When religion becomes a central tenet of the political agenda—as in Pakistan, and increasingly in India—it does not augur well for nation-building or creating an equitable and inclusive education system to serve the nation's aspirations.
For example, the "saffronisation" drive symbolising the Hindutva ideology of the current ruling regime in India has led to dropping the history of the Mughal period from the curriculum of secondary schools under the Central Secondary Education Board. Hindu mythology has been invoked to glorify the ancient scientific achievements of India.
In Bangladesh, we witnessed attempts to select and exclude literature and language content in school textbooks as a way of appeasing some religious groups, which was seen as an expedient in the electoral calculus. The growth of the two streams of madrasa as parallel systems rivalling the mainstream remains an intractable social cohesion challenge.
The questions raised are difficult and complex.

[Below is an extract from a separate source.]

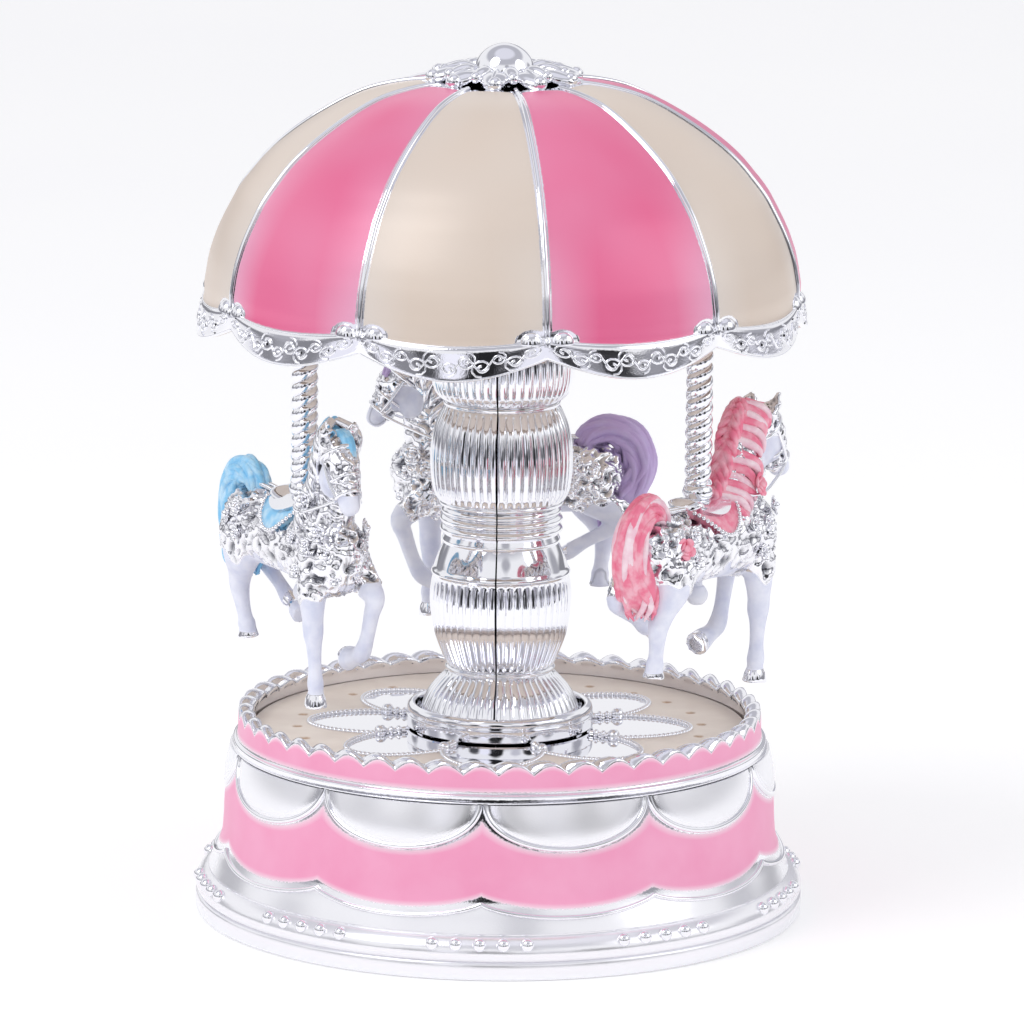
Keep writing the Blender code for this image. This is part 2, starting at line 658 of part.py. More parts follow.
def column(axis):
    """Two half shells that meet on a seam, and the hub that ties them to the arbor."""
    foot = smooth([(14.2, 35.6), (12.9, 38.9), (9.4, 43.3)], 2)[:-1]
    lower = smooth([(9.4, 43.3), (11.1, 47.7), (12.55, 55.4), (12.1, 60.7)], 2)
    cone = [(10.4, 66.1), (10.9, 67.4), (10.4, 69.0), (10.9, 70.6), (10.5, 72.0)]
    upper = smooth([(11.2, 73.7), (12.65, 80.6), (11.6, 87.7), (10.05, 91.0)], 2)
    head = smooth([(11.2, 92.2), (12.6, 97.6), (10.4, 102.6)], 2)
    outline = [(COLUMN_BORE, COLUMN_BOTTOM), (13.2, COLUMN_BOTTOM)] + foot + lower + cone + upper + head
    outline += [(10.4, COLUMN_TOP), (COLUMN_BORE, COLUMN_TOP)]
    for side, start in (("right", SEAM_ANGLE), ("left", SEAM_ANGLE + 180)):
        maker = turned_part(outline, COLUMN_STEPS, start + SEAM_HALF_GAP, start + 180 - SEAM_HALF_GAP)
        piece(f"column_{side}", maker, chrome(), axis)
    hub_radius = COLUMN_BORE - CLEARANCE
    hub = [(HUB_BORE, HUB_BOTTOM), (hub_radius, HUB_BOTTOM), (hub_radius, HUB_TOP), (HUB_BORE, HUB_TOP)]
    piece("column_hub", turned(hub[::-1], 20), white_plastic(), axis)


def roof_shape(radius, z, angle):
    """Draws the hem out and down between the ribs."""
    lobe = abs(math.sin(GORES / 2 * (angle - math.radians(RIB_ANGLE))))
    near_hem = max(0.0, 1 - (z - ROOF_HEM) / 9)
    return radius - 2.2 * near_hem * (1 - lobe), z + 2.3 * near_hem * (1 - lobe)


def roof(axis):
    keys = [(8.5, 147.6), (23, 145.9), (33.8, 140.7), (43.6, 132.2), (50.0, 121.4), (51.8, 114.5)]
    outer = [(6.0, 147.2), *smooth(keys, 2)[:-2]]
    hem = [(52.9, 110.0), (ROOF_HEM_RADIUS, ROOF_HEM)]
    inner = [(50.9, ROOF_HEM), (49.4, 113.6), (46.6, 122.4), (40.6, 131.6), (31.5, 139.0), (21.1, 143.6),
             (7.0, 145.0)]
    recess = [(2.0, 145.0), (2.0, RECESS_FLOOR), (6.0, RECESS_FLOOR)]
    piece("roof_dome", turned(outer + hem + inner + recess, 40, roof_shape), chrome(), axis)

    plate = [(POST_BORE, CEILING_BOTTOM), (CEILING_RADIUS, CEILING_BOTTOM), (CEILING_RADIUS, CEILING_TOP),
             (4.6, CEILING_TOP), (4.0, POST_TOP), (POST_BORE, POST_TOP)]
    ceiling = piece("roof_ceiling", turned(plate[::-1], 24), cream_plastic(), axis)
    outer, inner = COLUMN_BORE - CLEARANCE, 4.0
    low, high = SPIGOT_BOTTOM, CEILING_BOTTOM + 0.5
    added = [turned([(outer, high), (outer, low), (inner, low), (inner, high)], 20)]
    bores = []
    threads = []
    for angle in POLE_ANGLES:
        low, high = (on_circle(POLE_CIRCLE, angle, z) for z in (CEILING_TOP - 0.5, POLE_TOP + 2.0))
        added.append(rod(SOCKET_RADIUS, low, high, 12))
        low, high = (on_circle(POLE_CIRCLE, angle, z) for z in (100, POLE_TOP + CLEARANCE))
        bores.append(rod(POLE_RADIUS + CLEARANCE, low, high, 12))
        low, high = (on_circle(POLE_CIRCLE, angle, z) for z in (112, 120))
        threads.append(rod(1.0, low, high, 8))
    combine(ceiling, "UNION", helper("sockets and spigot", together(added), axis))
    combine(ceiling, "DIFFERENCE", helper("pole bores", together(bores), axis))
    combine(ceiling, "DIFFERENCE", helper("pole screw holes", together(threads), axis))

    screw("roof_screw", (0, 0, RECESS_FLOOR + CLEARANCE), 3.4, 0.9, 0.9, 14.0, -1, axis, 10)
    rosette = [(5.8, 150.6), (5.8, 148.0), (8.5, 147.95), (13.4, 147.5), (13.9, 148.0), (11.5, 149.8),
               (8.0, 151.0)]
    piece("roof_rosette", turned(rosette, 40, rosette_shape), chrome(), axis)
    arc = [math.radians(90 - k * 14) for k in range(8)]
    ball_outline = [(FINIAL_RADIUS * math.cos(a), FINIAL_CENTRE + FINIAL_RADIUS * math.sin(a)) for a in arc]
    ball_outline[0] = (0, FINIAL_CENTRE + FINIAL_RADIUS)
    piece("roof_finial", turned([*ball_outline, (0, ball_outline[-1][1])], 20), chrome(), axis)


def rosette_shape(radius, z, angle):
    """Ten leaves round the crown."""
    leaf = abs(math.sin(GORES / 2 * angle))
    return radius - (1.8 * (1 - leaf) if radius > 8 else 0), z


# ---- Poles and horses ----------------------------------------------------------------------------

# Each limb is a chain of (forward, outward, height, radius) in millimetres, measured from the pole's axis.
TRUNK = ((-15.0, 0, 70.3, 6.2), (-6.0, 0, 69.8, 6.2), (3.0, 0, 69.8, 6.3), (13.0, 0, 69.4, 7.0))
NECK = ((11.0, 0, 74.0, 6.0), (12.4, 0, 81.0, 4.8), (12.6, 0, 87.6, 4.0))
HEAD = ((13.6, 0.2, 88.2, 3.6), (17.6, 0.7, 84.6, 2.9), (20.0, 1.0, 81.2, 2.2))
TAIL = ((-14.5, 0, 75.6, 2.2), (-18.6, 0, 79.8, 2.4), (-23.4, 0, 79.2, 3.1), (-25.6, 0, 73.4, 3.2),
        (-24.0, 0, 67.2, 3.4), (-22.8, 0, 61.0, 2.2), (-22.0, 0, 57.2, 1.0))
RIGHT_FORE = ((13.0, 3.2, 66.5, 4.2), (12.6, 4.2, 58.0, 2.3), (11.8, 4.3, 47.5, 1.7),
              (11.6, 4.3, 44.8, 2.0))
LEFT_FORE = ((13.0, -3.2, 66.5, 4.2), (17.0, -4.4, 62.6, 2.4), (13.0, -4.6, 53.0, 1.7),
             (7.4, -4.6, 51.4, 1.8))
RIGHT_HIND = ((-15.0, 3.0, 68.0, 4.6), (-19.6, 3.0, 58.6, 2.3), (-18.8, 2.6, 52.0, 1.8),
              (-18.2, 2.6, 49.8, 2.0))
LEFT_HIND = ((-15.0, -3.0, 68.0, 4.6), (-21.4, -3.8, 63.0, 2.4), (-13.0, -3.8, 58.2, 1.8),
             (-8.2, -3.8, 56.2, 1.8))
LIMBS = (NECK, HEAD, TAIL, RIGHT_FORE, LEFT_FORE, RIGHT_HIND, LEFT_HIND)


def limb(chain, slim=1.0):
    """Balls and tapered rods along a chain, in the horse's frame: X forward, Y inward, Z up."""
    makers = []
    for forward, outward, height, radius in chain:
        makers.append(ball((forward, -outward, height), radius, 2))
    for first, second in zip(chain, chain[1:]):
        start, end = (Vector((f, -o, h)) for f, o, h, _ in (first, second))
        bar = bmesh.new()
        bmesh.ops.create_cone(bar, cap_ends=True, segments=12, radius1=first[3], radius2=second[3],
                              depth=(end - start).length)
        turn = UP.rotation_difference((end - start).normalized()).to_matrix().to_4x4()
        bar.transform(Matrix.Translation((start + end) / 2) @ turn)
        makers.append(bar)
    whole = together(makers)
    whole.transform(Matrix.Diagonal((1, slim, 1, 1)))
    return whole


def horse_halves():
    """Meshes of a horse's right and left halves, fused from its limbs and cut on the middle plane."""
    ears = [rod(0.9, (12.6, y, 88.0), (13.6, y * 1.1, 92.4), 6) for y in (1.7, -1.7)]
    parts = [limb(TRUNK, 0.88), *[limb(chain) for chain in LIMBS], *ears]
    fused = helper("horse shape", together(parts))
    remesh = fused.modifiers.new("fuse", "REMESH")
    remesh.mode = "VOXEL"
    remesh.voxel_size = HORSE_VOXEL * MM
    thin = fused.modifiers.new("thin", "DECIMATE")
    thin.ratio = HORSE_FACES_KEPT
    halves = {}
    for side, low, high in (("right", -12, -HORSE_SEAM_HALF_GAP), ("left", HORSE_SEAM_HALF_GAP, 12)):
        half = helper(f"horse {side} half", box((-40, low, 30), (40, high, 110)))
        combine(half, "INTERSECT", fused)
        combine(half, "DIFFERENCE", helper(f"pin bore {side}", rod(HORSE_BORE, (0, 0, 55), (0, 0, 90), 10)))
        graph = bpy.context.evaluated_depsgraph_get()
        halves[side] = bpy.data.meshes.new_from_object(half.evaluated_get(graph))
    return halves


def rides(axis):
    halves = horse_halves()
    colours = ("7E62A8", "8CC8EC", "E8709A")
    pole = [(0, POLE_BORE_TOP), (POLE_BORE, POLE_BORE_TOP), (POLE_BORE, POLE_BOTTOM), (2.3, POLE_BOTTOM)]
    pole += [(2.6, 78.8), (2.3, 79.7), (1.9, 80.2), (POLE_RADIUS, 80.9), (POLE_RADIUS, POLE_TOP)]
    pole += [(POLE_SCREW_BORE, POLE_TOP), (POLE_SCREW_BORE, POLE_SCREW_BORE_BOTTOM)]
    pole += [(0, POLE_SCREW_BORE_BOTTOM)]
    for number, (angle, colour) in enumerate(zip(POLE_ANGLES, colours), 1):
        place = on_circle(POLE_CIRCLE, angle)
        stand = empty(f"ride {number}", place, (0, 0, angle + 90))
        stand.parent = axis
        piece(f"pole_{number}", turned(pole, 12), chrome(), stand)
        screw(f"pole_screw_{number}", (0, 0, POLE_TOP + 2.3), 2.0, 1.0, 0.65, 6.5, -1, stand)
        pin = [
            (0, PIN_BALL_CENTRE - PIN_BALL_RADIUS),
            (1.1, PIN_BALL_CENTRE - 1.1),
            (PIN_BALL_RADIUS, PIN_BALL_CENTRE),
            (1.1, PIN_BALL_CENTRE + 1.1),
            (PIN_RADIUS, PIN_BALL_CENTRE + 1.5),
            (PIN_RADIUS, PIN_TOP),
            (0, PIN_TOP),
        ]
        piece(f"pole_pin_{number}", turned(pin, 10), white_plastic(), stand)
        for side, mesh in halves.items():
            half = bpy.data.objects.new(f"horse_{number}_{side}", mesh.copy())
            half.data.materials.clear()
            half.data.materials.append(finish(f"horse_{number}", colour, 0.35))
            half.parent = stand
            bpy.context.scene.collection.objects.link(half)


def main():
    for old in list(bpy.data.objects):
        bpy.data.objects.remove(old)
    carousel = empty("carousel axis", (0, 0, 0))
    cylinder = empty("cylinder axis", (0, 0, CYLINDER_Z), (0, 90, 0))
    governor = empty("governor axis", (0, GOVERNOR_Y, CYLINDER_Z), (0, 90, 0))
    fly = empty("fly axis", (WORM_X, WORM_Y, 0))
    base_shell()
    deck_plate()
    deck_collar()
    bottom_cover()
    movement_bedplate()
    spring_drive(carousel)
    comb()
    cylinder_train(cylinder)
    governor_train(governor)
    worm_and_fly(fly)
    governor_bracket()
    column(carousel)
    roof(carousel)
    rides(carousel)


main()
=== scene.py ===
"""The looks of a carousel music box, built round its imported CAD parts.

Shapes are worked out in millimetres in the part's own frame, Z up, and become metres when a mesh is made.
Azimuths are counted in degrees from +X, anticlockwise seen from above.
"""

import json
import math

import bmesh
import bpy
import numpy as np
from bpy.props import FloatProperty, FloatVectorProperty, IntProperty, PointerProperty
from mathutils import Matrix, Vector, noise


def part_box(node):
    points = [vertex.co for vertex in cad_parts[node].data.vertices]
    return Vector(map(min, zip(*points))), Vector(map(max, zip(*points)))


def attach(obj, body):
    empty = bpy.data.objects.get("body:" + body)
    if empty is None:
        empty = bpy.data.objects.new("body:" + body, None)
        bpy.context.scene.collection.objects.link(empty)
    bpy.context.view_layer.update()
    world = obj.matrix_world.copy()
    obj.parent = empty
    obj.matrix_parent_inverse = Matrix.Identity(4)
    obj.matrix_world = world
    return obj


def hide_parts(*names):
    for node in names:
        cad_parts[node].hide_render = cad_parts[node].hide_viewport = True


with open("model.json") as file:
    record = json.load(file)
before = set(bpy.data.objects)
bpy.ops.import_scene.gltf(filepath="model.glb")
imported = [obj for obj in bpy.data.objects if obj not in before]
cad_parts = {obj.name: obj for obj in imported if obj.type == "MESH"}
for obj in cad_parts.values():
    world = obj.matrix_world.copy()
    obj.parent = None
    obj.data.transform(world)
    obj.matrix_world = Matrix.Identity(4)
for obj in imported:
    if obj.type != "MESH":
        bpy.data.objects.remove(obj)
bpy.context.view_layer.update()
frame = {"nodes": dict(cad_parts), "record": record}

bl_info = {
    "name": "Carousel music box",
    "version": (1, 0, 0),
    "blender": (4, 5, 0),
    "location": "3D View > Sidebar > Music box",
    "description": "Builds the plated and sprayed pieces of a carousel music box on its CAD frame",
    "category": "Object",
}

MM = 0.001
RIB_ANGLE = 26.4  # azimuth of the first roof rib
GORES = 10
SEAM_ANGLE = -94.0  # azimuth of the column's front seam
SEAM_HALF_GAP = 0.7
SWAG_CUSP = -93.3  # azimuth where two swags of the base meet
PETAL_ANGLE = -3.1  # azimuth of the first mirror petal of the deck
POLE_CIRCLE = 39.5
POLE_ANGLES = (90.0, 210.0, 330.0)


def srgb(code):
    """A linear colour from an sRGB hex code."""
    parts = [channel / 255 for channel in bytes.fromhex(code)]
    return tuple(c / 12.92 if c <= 0.04045 else ((c + 0.055) / 1.055) ** 2.4 for c in parts)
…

The vision of the Qudrat-e-Khuda commission, with Bangabandhu's support, was to design an education system for independent Bangladesh guided by the pillars of the nation's constitution—democracy, nationalism, socialism, and secularism. This aim was derailed in 1975 and the pillars have become contested concepts in the last five decades.
The education minister and her co-writer have to be commended for flagging the challenge. And for posing the question: "How will teachers and learners engage with one another to live in pluralistic ways?"
The challenge for the policymakers and the citizenry is to reclaim the pillars of national ideology, render them a humane, progressive and contemporary meaning, and work on re-formulating educational purposes and practices based on these principles.
Dr Manzoor Ahmed is professor emeritus at Brac University, chair of Bangladesh ECD Network (BEN), and vice-chair of Campaign for Popular Education (CAMPE). Views expressed in this article are his own.